There was never any physical evidence to tie Lucas to the murders, only his own improbably detail-rich confessions. The Rangers and Boutwell helped make the Lucas claims more credible by spinning an entire legend and mystique around him.

Instead of the gap-toothed, droop-eyed drifter he appeared to be on the surface, Lucas, in the words of Boutwell and the Rangers, became a monster worthy of great fiction, an ingenious fiend lurking beneath a clever disguise as a gap-toothed idiot.

Henderson and Aynesworth went with the gap-toothed idiot. They took a map of the United States, marker pens and push-pins and plotted Lucas’ alleged murders and timeline. As Henderson observes in the documentary, Henry Lee Lucas couldn’t have made it to that many places all over America on that tight a schedule had he been strapped to the nose of a guided missile.

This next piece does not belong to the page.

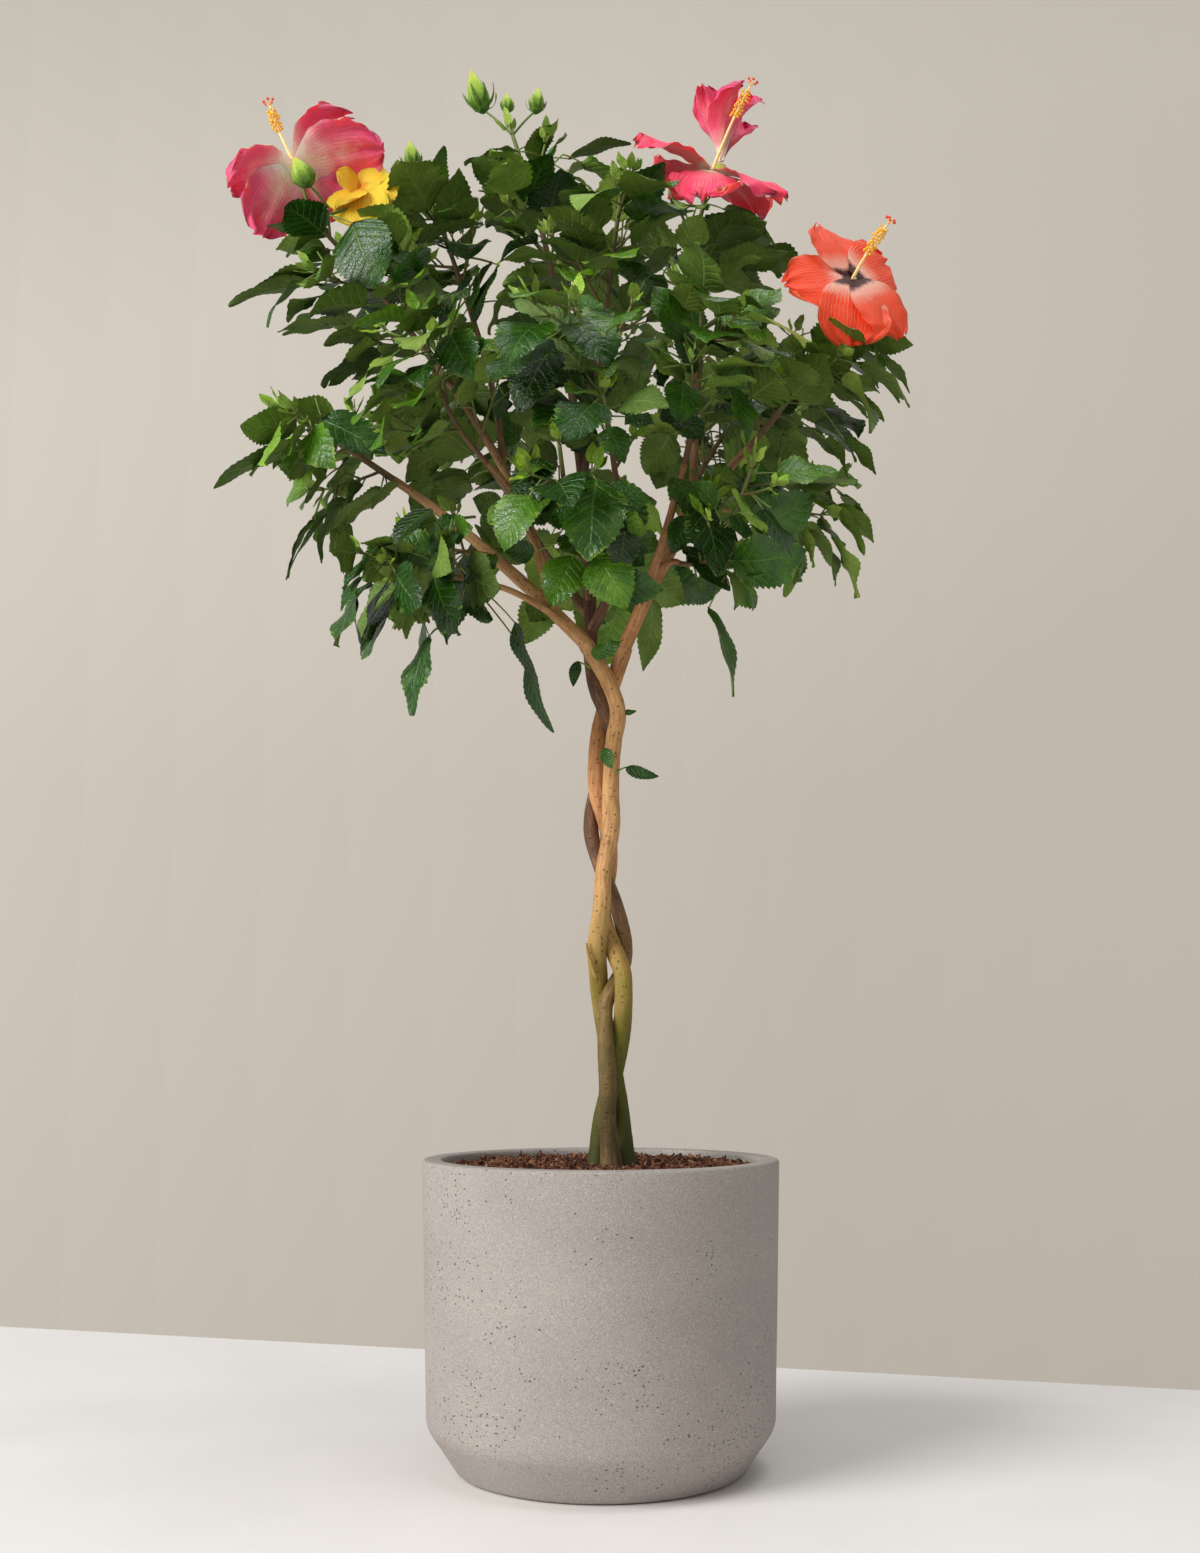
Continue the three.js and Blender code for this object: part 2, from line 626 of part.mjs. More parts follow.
// A thin closed blade: a double cone with its rim moved to the outline and its points to the middle
function bladeSolid(outline, middle, face, thickness) {
  const profile = [[0, -1], [1, 0], [0, 1]].map(([x, y]) => new THREE.Vector2(x, y));
  const geometry = new THREE.LatheGeometry(profile, outline.length);
  const place = geometry.attributes.position;
  for (let i = 0; i < place.count; i += 1) {
    const y = place.getY(i);
    let spot = middle.clone().addScaledVector(face, (y * thickness) / 2);
    if (Math.abs(y) < 0.5) {
      const turn = Math.atan2(place.getX(i), place.getZ(i)) / (2 * Math.PI);
      const k = Math.round(turn * outline.length + outline.length) % outline.length;
      spot = outline[k];
    }
    place.setXYZ(i, spot.x, spot.y, spot.z);
  }
  const solid = toSolid(geometry);
  return solid.volume() > 0 ? solid : toSolid(flipped(geometry));
}

function flipped(geometry) {
  const copy = geometry.clone();
  const order = copy.index.array;
  for (let i = 0; i < order.length; i += 3) [order[i + 1], order[i + 2]] = [order[i + 2], order[i + 1]];
  return copy;
}

function leafSolid(leaf) {
  return bladeSolid([leaf.root, leaf.left, leaf.tip, leaf.right], leaf.middle, leaf.face, LEAF_THICKNESS);
}

// The way a twig leaves another: a spread from its direction, turned round it
function branchDirection(direction, turn, spread) {
  const flat = Math.abs(direction.z) < 0.95 ? UP : new THREE.Vector3(1, 0, 0);
  const side = new THREE.Vector3().crossVectors(direction, flat).normalize();
  const other = new THREE.Vector3().crossVectors(side, direction);
  const out = side.multiplyScalar(Math.cos(turn)).addScaledVector(other, Math.sin(turn));
  const along = direction.clone().multiplyScalar(Math.cos(spread));
  return along.addScaledVector(out, Math.sin(spread)).normalize();
}

// The face of a blade looks out of the crown and up
function bladeFace(root, along, tilt) {
  const out = root.clone().sub(vec(CROWN_HEART)).normalize();
  const face = out.multiplyScalar(0.9).addScaledVector(UP, 0.55 + tilt);
  return face.addScaledVector(along, -face.dot(along)).normalize();
}

function seededLeaf(twig, t, turn, size, chance) {
  const last = twig.points.length - 1;
  const k = Math.min(Math.floor(t * last), last - 1);
  const root = twig.points[k].clone().lerp(twig.points[k + 1], t * last - k);
  const direction = tangents(twig.points)[k];
  const along = branchDirection(direction, turn, mix(0.85, 1.2, chance[0]));
  const out = root.clone().sub(vec(CROWN_HEART)).normalize();
  along.addScaledVector(out, 0.4).addScaledVector(UP, mix(-0.5, 0.05, chance[1])).normalize();
  const face = bladeFace(root, along, mix(-0.25, 0.35, chance[2]));
  const length = size * mix(LEAF_LENGTH[0], LEAF_LENGTH[1], chance[3]);
  const width = length * LEAF_WIDTH_RATIO * mix(0.85, 1.1, chance[4]);
  return leafShape(root, along, face, length, width, mix(0.15, 0.65, chance[5]), width * 0.07);
}

// One twig, shortened until it keeps to the space and clear of the limbs
function seededTwig(mass, leader, t, turn, chance, samples) {
  const last = leader.points.length - 1;
  const k = Math.min(Math.floor(t * last), last - 1);
  const start = leader.points[k].clone().lerp(leader.points[k + 1], t * last - k);
  const direction = branchDirection(tangents(leader.points)[k], turn, mix(0.8, 1.15, chance[0]));
  const length = mass.reach * mix(TWIG_LENGTH[0], TWIG_LENGTH[1], chance[1]);
  for (const scale of [1, 0.8, 0.6, 0.42]) {
    const end = start.clone().addScaledVector(direction, length * scale);
    end.z += length * scale * mix(0.05, 0.25, chance[2]);
    const points = bowed(start, end, vec([0, 0, -0.06 * length * scale]), TWIG_STEPS);
    const kept = points.slice(1).every((p) => inSpace(mass, p, TWIG_ROOM) && inReach(mass, p));
    if (kept && runClear(points, TWIG_RADII[1], samples)) {
      return { points, radii: TWIG_RADII };
    }
  }
  return null;
}

function draws(random, count) {
  return Array.from({ length: count }, () => random());
}

// Leaves along one twig, turning round it from leaf to leaf
function twigLeaves(mass, twig, from, random, leaves, samples) {
  let length = 0;
  for (let i = 1; i < twig.points.length; i += 1) length += twig.points[i].distanceTo(twig.points[i - 1]);
  const count = Math.max(2, Math.round((length * (1 - from)) / LEAF_SPACING));
  const firstTurn = random() * 2 * Math.PI;
  for (let i = 0; i < count; i += 1) {
    const chance = draws(random, 6);
    const t = mix(from, 0.97, count === 1 ? 1 : i / (count - 1));
    const leaf = fittingLeaf(mass, twig, t, firstTurn + i * TURN, chance, leaves, samples);
    if (leaf) leaves.push(leaf);
  }
}

function fittingLeaf(mass, twig, t, turn, chance, leaves, samples) {
  for (const size of [1, 0.84, 0.7]) {
    for (const extra of [0, 1.1, -1.1, 2.2]) {
      const leaf = seededLeaf(twig, t, turn + extra, size, chance);
      if (!inReach(mass, leaf.middle) || !inSpace(mass, leaf.tip, SPACE_MARGIN)) continue;
      if (leaves.some((other) => other.middle.distanceTo(leaf.middle) < LEAF_APART)) continue;
      const outline = leafOutline(leaf);
      if (mass.taken.some((other) => shapesCross(outline, other))) continue;
      if (!leafFits(mass, leaf, samples)) continue;
      mass.taken.push(outline);
      return leaf;
    }
  }
  return null;
}

// The nearest point of a mass's twigs
function nearestOnTwigs(twigs, target) {
  let best = null;
  for (const twig of twigs) {
    for (let i = 1; i < twig.points.length; i += 1) {
      for (let k = 0; k <= 4; k += 1) {
        const spot = twig.points[i - 1].clone().lerp(twig.points[i], k / 4);
        if (!best || spot.distanceTo(target) < best.distanceTo(target)) best = spot;
      }
    }
  }
  return best;
}

// A thin stalk from the nearest twig, ending a little inside what it carries
function stalkTo(twigs, base, inwards, radius) {
  const start = nearestOnTwigs(twigs, base);
  const end = base.clone().addScaledVector(inwards, 3);
  const sag = start.distanceTo(end) * 0.08;
  return { points: bowed(start, end, vec([0, 0, sag]), 2), radii: tapered(radius, radius * 0.85, 2) };
}

function singleLeaf(spec, twigs) {
  const base = vec(spec.base);
  const tip = vec(spec.tip);
  const along = tip.clone().sub(base).normalize();
  const face = bladeFace(base, along, 0);
  const right = new THREE.Vector3().crossVectors(along, face).normalize();
  const length = base.distanceTo(tip);
  const middle = base.clone().lerp(tip, 0.5).addScaledVector(face, length * 0.07);
  const widest = base.clone().lerp(tip, 0.4).addScaledVector(face, length * 0.07 + spec.width * 0.07);
  return {
    root: nearestOnTwigs(twigs, base),
    tip,
    middle,
    right: widest.clone().addScaledVector(right, spec.width / 2),
    left: widest.clone().addScaledVector(right, -spec.width / 2),
    face,
  };
}

// Flower: five broad petals round a column, in front of a calyx
function flowerFrame(spec) {
  const axis = vec(spec.axis).normalize();
  const side = new THREE.Vector3().crossVectors(axis, new THREE.Vector3(0, 1, 0)).normalize();
  return { centre: vec(spec.centre), axis, side, other: new THREE.Vector3().crossVectors(axis, side) };
}

function petalOutline(spec, frame, k) {
  const turn = spec.roll + (k * 2 * Math.PI) / PETALS;
  const out = frame.side.clone().multiplyScalar(Math.cos(turn)).addScaledVector(frame.other, Math.sin(turn));
  const across = new THREE.Vector3().crossVectors(frame.axis, out);
  const flat = out.clone().multiplyScalar(Math.cos(spec.cup));
  const along = flat.addScaledVector(frame.axis, Math.sin(spec.cup));
  const spot = (forward, sideways, lift) => frame.centre.clone()
    .addScaledVector(along, forward * spec.petal)
    .addScaledVector(across, sideways * spec.petal * spec.breadth)
    .addScaledVector(frame.axis, lift * spec.petal);
  const outline = [
    spot(PETAL_ROOT, 0, 0), spot(0.45, -0.27, 0.02), spot(0.86, -0.3, -0.04),
    spot(1, 0, -0.07), spot(0.86, 0.3, 0.02), spot(0.45, 0.27, 0.05),
  ];
  const face = new THREE.Vector3().crossVectors(along, across).negate();
  return { outline, middle: spot(0.55, 0, 0.03), face };
}

function flowerSolids(spec) {
  const frame = flowerFrame(spec);
  const solids = [];
  const shapes = [];
  for (let k = 0; k < PETALS; k += 1) {
    const { outline, middle, face } = petalOutline(spec, frame, k);
    solids.push(bladeSolid(outline, middle, face, PETAL_THICKNESS));
    shapes.push(thinShape(outline, middle));
  }
  const end = frame.centre.clone().addScaledVector(frame.axis, spec.petal * COLUMN_RATIO);
  const foot = frame.centre.clone().addScaledVector(frame.axis, -CALYX_LENGTH * 0.4);
  const radii = [COLUMN_RADIUS * 1.4, COLUMN_RADIUS];
  solids.push(toSolid(limbGeometry({ points: [foot, end], radii, sides: TWIG_SIDES })));
  const calyxFoot = frame.centre.clone().addScaledVector(frame.axis, -CALYX_LENGTH);
  const throat = frame.centre.clone().addScaledVector(frame.axis, CALYX_LENGTH * 0.3);
  solids.push(spindle(calyxFoot, throat, CALYX_WIDTH, 0.77));
  return { solids, shapes, foot: calyxFoot, axis: frame.axis };
}

// A bud or calyx: a double cone, widest part of the way up
function spindle(base, tip, width, widest = 0.38) {
  const length = base.distanceTo(tip);
  const axis = tip.clone().sub(base).normalize();
  const points = [0, widest, 1].map((t) => base.clone().addScaledVector(axis, length * t));
  const radii = [width * 0.16, width / 2, width * 0.07];
  return toSolid(limbGeometry({ points, radii, sides: BUD_SIDES }));
}

function massLeader(mass, bough) {
  const last = bough.points.length - 1;
  const direction = tangents(bough.points)[last];
  const start = bough.points[last].clone().addScaledVector(direction, GAP + 0.05);
  const end = vec(mass.leader);
  const control = start.clone().addScaledVector(direction, start.distanceTo(end) * 0.45);
  const bow = control.sub(start.clone().add(end).multiplyScalar(0.5));
  const points = bowed(start, end, bow, LEADER_STEPS);
  return { points, radii: tapered(bough.radii[last], LEADER_TIP, LEADER_STEPS), foot: direction };
}

// Everything that one mass is made of, before it is fused
function massParts(mass, index, bough, samples) {
  const random = seeded(1000 + index * 77);
  const leader = massLeader(mass, bough);
  const twigs = [leader];
  const firstTurn = random() * 2 * Math.PI;
  for (let i = 0; i < TWIGS_PER_MASS; i += 1) {
    const chance = draws(random, 3);
    const t = mix(0.12, 0.86, i / (TWIGS_PER_MASS - 1));
    const twig = seededTwig(mass, leader, t, firstTurn + i * TURN, chance, samples);
    if (twig) twigs.push(twig);
  }
  const stalks = [];
  const leaves = [];
  for (const spec of SINGLE_LEAVES.filter((item) => item.mass === mass.name)) {
    const leaf = singleLeaf(spec, twigs);
    if (!leafFits(mass, leaf, samples)) continue;
    leaves.push(leaf);
    mass.taken.push(leafOutline(leaf));
  }
  const extras = [];
  for (const spec of FLOWERS.filter((item) => item.mass === mass.name)) {
    const flower = flowerSolids(spec);
    extras.push(...flower.solids);
    mass.taken.push(...flower.shapes);
    stalks.push(stalkTo(twigs, flower.foot, flower.axis, PETIOLE_RADIUS * 1.3));
  }
  for (const spec of BUDS.filter((item) => item.mass === mass.name)) {
    const base = vec(spec.base);
    const axis = vec(spec.tip).sub(base).normalize();
    extras.push(spindle(base, vec(spec.tip), spec.width));
    stalks.push(stalkTo(twigs, base, axis, PETIOLE_RADIUS));
  }
  for (const run of [...twigs, ...stalks]) mass.taken.push(...runShapes(run.points));
  twigLeaves(mass, leader, 0.3, random, leaves, samples);
  for (const twig of twigs.slice(1)) twigLeaves(mass, twig, 0.3, random, leaves, samples);
  return { twigs, stalks, leaves, extras };
}

function massGeometry({ twigs, stalks, leaves, extras }) {
  const solids = [...twigs, ...stalks].map((run) => toSolid(limbGeometry({ ...run, sides: TWIG_SIDES })));
  solids.push(...leaves.map(leafSolid), ...extras);
  const fused = solids.reduce((sum, solid) => sum.add(solid));
  return toGeometry(largest(toSolid(toGeometry(fused), COARSE_WELD)));
}

addPiece("pot", planter(), PLANTER_GREY);
addPiece("soil", soil(), SOIL_BROWN);

const stems = braidedStems();
const stemLooks = [BARK_TAN, BARK_BROWN, BARK_OCHRE];
stems.forEach((stem, i) => {
  addPiece("stem_" + stem.name, limbGeometry(stem), stemLooks[i]);
});

const limbs = [...stems];
for (const spec of BOUGHS) {
  const limb = boughLimb(spec, limbs);
  limbs.push(limb);
  addPiece("bough_" + limb.name, boughGeometry(limb), BARK_TAN);
}

const samples = limbSamples(limbs);
for (const mass of MASSES) {
  mass.centre = vec(mass.middle);
  mass.taken = [];
}
for (const mass of MASSES) mass.others = MASSES.filter((other) => other !== mass);
MASSES.forEach((mass, index) => {
  const bough = limbs.find((limb) => limb.name === mass.bough);
  const parts = massParts(mass, index, bough, samples);
  addPiece("foliage_" + mass.name, massGeometry(parts), LEAF_GREEN);
});

export default group;
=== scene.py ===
# Braided hibiscus standard in a round planter: its looks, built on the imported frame.
# The growth rule works in millimetres, as the solids do; the meshes are made in metres.
import json
import math
from collections import namedtuple

import bpy
import numpy as np
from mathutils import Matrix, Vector, noise

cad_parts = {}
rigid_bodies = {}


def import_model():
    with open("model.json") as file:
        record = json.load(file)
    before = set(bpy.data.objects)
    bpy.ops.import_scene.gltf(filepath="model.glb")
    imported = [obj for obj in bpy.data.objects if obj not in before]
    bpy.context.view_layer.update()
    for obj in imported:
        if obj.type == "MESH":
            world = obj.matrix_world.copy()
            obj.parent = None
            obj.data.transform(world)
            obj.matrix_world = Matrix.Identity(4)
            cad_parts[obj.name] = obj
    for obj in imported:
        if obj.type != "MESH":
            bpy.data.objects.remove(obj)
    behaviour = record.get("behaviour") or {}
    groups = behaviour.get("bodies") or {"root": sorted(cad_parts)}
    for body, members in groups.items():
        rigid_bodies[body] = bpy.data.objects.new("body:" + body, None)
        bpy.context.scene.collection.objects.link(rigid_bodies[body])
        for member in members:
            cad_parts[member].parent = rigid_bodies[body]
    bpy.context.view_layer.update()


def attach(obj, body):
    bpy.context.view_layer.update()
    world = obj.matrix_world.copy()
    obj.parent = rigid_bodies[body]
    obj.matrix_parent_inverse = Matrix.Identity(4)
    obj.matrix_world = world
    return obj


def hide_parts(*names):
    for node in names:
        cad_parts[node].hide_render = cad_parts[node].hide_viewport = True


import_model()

# ---- sizes shared with the solids
RIM_HEIGHT, RIM_RADIUS, WALL, FLOOR = 248.1, 150, 17, 18
WALL_FOOT_RADIUS, CHAMFER_HEIGHT, BASE_RADIUS = 143.6, 35.9, 118
SOIL_LEVEL, GAP = 240, 0.3

STEM_STEPS = 33
STEM_FOOT_RADIUS, STEM_RADIUS, STEM_TOP_RADIUS = 9.7, 7.8, 6.6
FLARE_HEIGHT, STEM_CLEARANCE, PUSH_ROUNDS, PUSH_SHARE = 38, 1.2, 120, 0.15
STEM_SLIMMING = (0, 0.18, 0)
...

And it got worse. Some details of the killings cited by Lucas were included in original police reports but later were corrected because they were found to be in error. But Lucas confessed to those cases before the errors were found. In some, Lucas confessed to mistaken facts in the original police reports.

What emerges clearly in this new documentary is what Aynesworth and Henderson proved plainly in their stories almost 40 years ago: Boutwell and the Rangers were feeding Lucas the facts he needed to make his confessions convincing. Lucas was confessing to dozens and dozens of murders he had nothing to do with and would have known nothing about had he not been coached.

Why would he have confessed to murders he didn’t commit? The documentary offers a few esoteric-sounding theories about things like “factitious disorder.” I don’t know how convincing I found all that. If there is such a thing, it’s not a bar to becoming president. I’m more likely to go with Aynesworth and Henderson’s theory based on the gap-toothed idiot.

In fact, Henry Lee Lucas himself would not be all that interesting, certainly not worth a well-wrought five-part documentary series, were it not for the deep-state story as exposed in the Feazell libel suit. Feazell was a young, ambitious district attorney in Waco when he stubbed his toe on the Lucas case and began digging deeper.